Europe could help with that. A brilliant essay written by Marie Christine Duggan argued recently that "creditors could promise to spend the money they receive from Greece (in the form of debt service payments) on Greek imports or on long-term investments in Greece". The idea, borrowed from the shining light of left economic thought, John Maynard Keynes, would be a win-win situation: the Troika would receive its money back and Greece would recover in the process. What's more, Syriza has long argued that capitalism and growth cannot exist without a healthy, educated working class - precisely what this plan would bring to the table.

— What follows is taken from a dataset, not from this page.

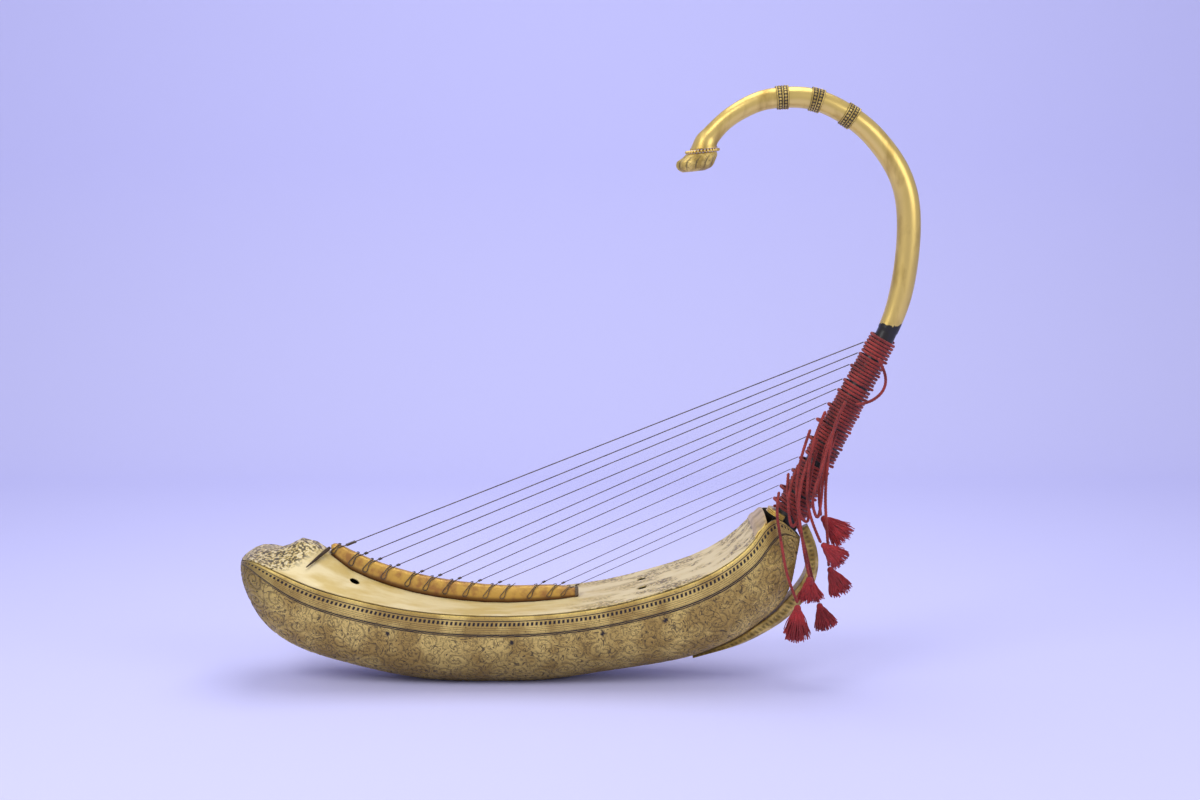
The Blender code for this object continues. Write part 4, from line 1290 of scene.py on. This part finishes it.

Take shipping for example, an ancient and proud Greek industry that has been unfairly neglected by successive governments. Instead of pressing Athens to cut pensions, the German government could place an order for, say, military frigates or cruise liners. In one fell swoop, the money would flow into the Greek economy, create jobs and know how, which will then enable Athens to repay its debts to Berlin. Manufacturing and growth would take off and the humanitarian crisis would gradually subside.
What this example shows is that flexibility and out-of-the-box thinking are the two elements that are sorely missing from the current debate. Even liberal stalwarts like the Financial Times have called on creditors for a change of tact and for admitting that Greece cannot pay back its debts. When will the Troika realize the damage their stubbornness is causing the Greek people?